Slow Cooker Vegan Sweet Potato and Carrot Chili


It's that time of year to bring out the crockpot and start cooking something delicious. Especially when temperatures go from a balmy 69 degrees to a frigid 18. Talk about a wakeup call!

So when I heard about the Bush's beans chili cook off, it gave me another reason to dust off my crockpot and make a big batch of chili to help warm me up.

Now I've only been sharing recipes with y'all for two years and I've already shared four different chili recipes. I've made Vegan Chile (my most recent), Crockpot White Chicken Chili (twice, recently updated), Crockpot Pumpkin Turkey Chili, and Crockpot Chicken Chile.

I am by no means a chili connoisseur, but I do love my chili. I think I inherited my love for chili from my daddy. And just like my daddy, I love a hearty chili, not one where it's all soupy with just a few beans.

Look how hearty that chili is that my spoon stands up on its own!

Nope, I want my spoon to literally stand up straight in my chili. And your spoon will stand up straight in this Slow Cooker Vegan Sweet Potato & Carrot Chili.

This chili is hearty with all the flavorings of a meat chili, but without the meat. It's full of Bush's black beans and pinto beans, chunks of sweet potato and carrots, barley, and quinoa, to name just a few of the ingredients.

Just like my vegan chile, I added cocoa powder to this one too. Because I love the rich flavor it brings to chili as it mixes with the other spices.

And if it’s not spicy enough for you, you can also add a little more heat to this chili by adding more chile powder or jalapeƱos.

My daddy is probably rolling over in his grave because I made a vegan chili (gasp!).

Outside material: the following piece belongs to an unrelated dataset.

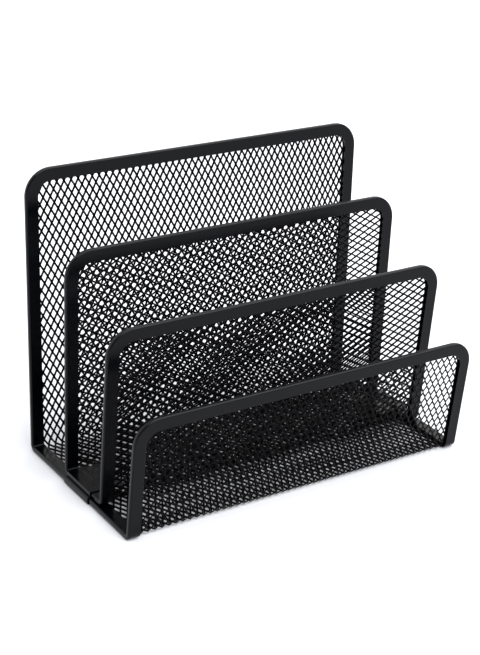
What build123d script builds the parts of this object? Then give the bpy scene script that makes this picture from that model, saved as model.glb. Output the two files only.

He was a big meat lover.

But I'm sure if he was still with us, he would admit this chili is worth another bowl!

Slow Cooker Vegan Sweet Potato and Carrot Chili

Recipe by Julie Murphy
A hearty and flavorful vegan chili with sweet potatoes, carrots, and Bush's beans.
Prep time: 20 minutes
Cook time: 6 to 8 hours
Total time: 8 hours and 20 minutes
Yield: 12 to 14 servings
  • 2-32 ounces vegetable broth
  • 2 sweet potatoes, washed, peeled, and cut into cubes
  • 1 sweet yellow onion, diced
  • 5 carrots, washed, peeled, and cut
  • 3-15.5 ounce cans Bush's Black beans, drained and rinsed
  • 1-15.5 ounce can Bush's pinto beans, drained and rinsed
  • 1 green Bell pepper, washed, seeded, and diced
  • 1 garlic clove, minced
  • 1 cup barley, uncooked
  • 1/2 cup quinoa, uncooked
  • 1-28 ounce can crushed tomatoes
  • 1-14.5 ounce can diced tomatoes
  • 1/2 jalapeno, seeded and diced
  • 1/2 teaspoon ground coriander
  • 1/4 teaspoon black pepper
  • 2 whole bay leaves
  • 1/2 teaspoon chipotle chile pepper powder
  • 1 Tablespoon cumin
  • 1 Tablespoon chile powder
  • 2 teaspoons homemade taco seasoning
  • 4 teaspoons unsweetened cocoa powder
  • 1 Tablespoon fresh oregano, coarsely chopped
  • 1-7 ounce can diced green chilies
  • pinch sea salt to taste
Cooking Directions
  1. Prepare crockpot (7 quarts or larger) by lightly wiping inside with olive oil. I find this helps prevent food from sticking to the inside, which makes for easier cleanup.
  2. Add all ingredients into crockpot, stir together, cover.
  3. Cook on Low setting for 6-8 hours. If you're home when making, stir ingredients every few hours.
  4. Serve warm with cornbread or tortilla chips.
  5. Top with sour cream or plain Greek yogurt, shredded cheese, diced onions, jalapenos, avocado, or tomatoes.

*Helpful Hints*
- This recipe is for a 7 quart or larger crockpot. If you want to make a small batch, just half the ingredients.